Notes are handy. They’re good ways to think about something, and write it down for keepsake, later retrieval, or merely to see if we actually agree with what we wrote. Notes are time honored and an easy concept to understand and utilize, regardless of skill level. Here’s a new take on notes taking and this one might have legs.

The Haunting Trail

Wouldn’t it be useful to add a note to any document from within any Mac application, yet keep the notes centralized and simple to use and retrieve? That’s what Ghostnote tries to do and it works pretty well.

At the most basic level, Ghostnote is a contextual note taker. Use it to add notes to applications, documents, folders, even websites in Safari. The notes are available from within many apps, but always accessible from within Ghostnote itself.

For example, you can add notes to Pages, iTunes, Safari, Microsoft Word (Excel and PowerPoint, too), most of Adobe’s Creative Suite apps, plus many others, including Google’s Chrome browser. Notes are everywhere and in one place, both at the same time. It even integrates with Evernote.
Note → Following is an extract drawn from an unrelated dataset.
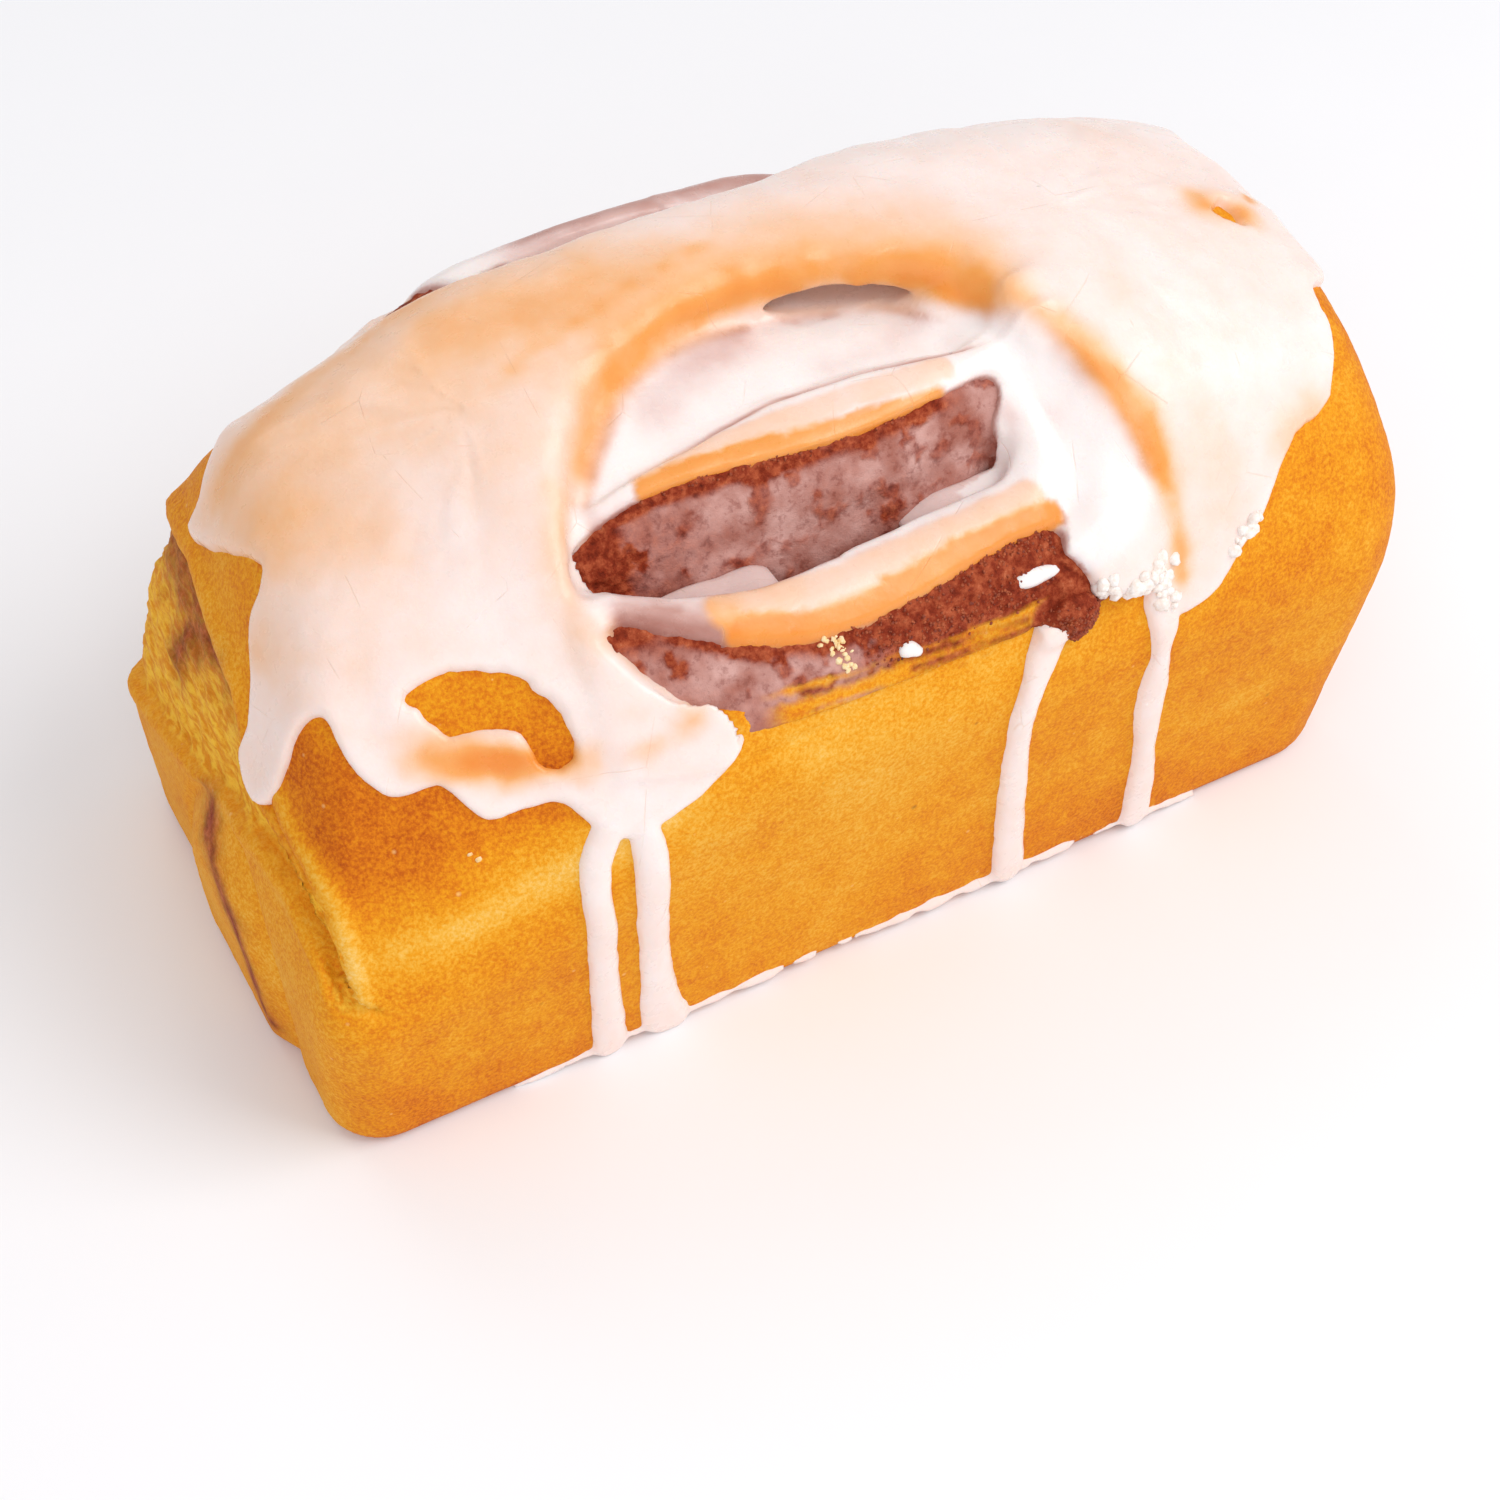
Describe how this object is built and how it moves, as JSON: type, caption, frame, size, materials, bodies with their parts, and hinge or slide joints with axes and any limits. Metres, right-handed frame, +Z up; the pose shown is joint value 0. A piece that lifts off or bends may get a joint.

Ghostnote is surprisingly intuitive. Select a folder on the Desktop or in the Finder. Click the Ghostnote icon in the Mac’s Menubar. Add your note. From then on, the note is available in Ghostnote but also attached to that folder. The same process works for documents, files, etc.

Notes can be detached from Ghostnote in the Menubar and placed as a floating note on the screen. It’s also a good way to find a document or file. Find the note in Ghostnote and you find the file. Once you’ve used Ghostnote by placing notes onto a few documents or files you’ll wanter why Apple doesn’t resurrect Stickies from its moribund life and add this functionality.

The developer is certified so the app installs quickly and easily on your Mac, and there’s the obligatory free trial version, too. Check out the video on the developer’s site first. This is an idea whose time has come, and the time is now.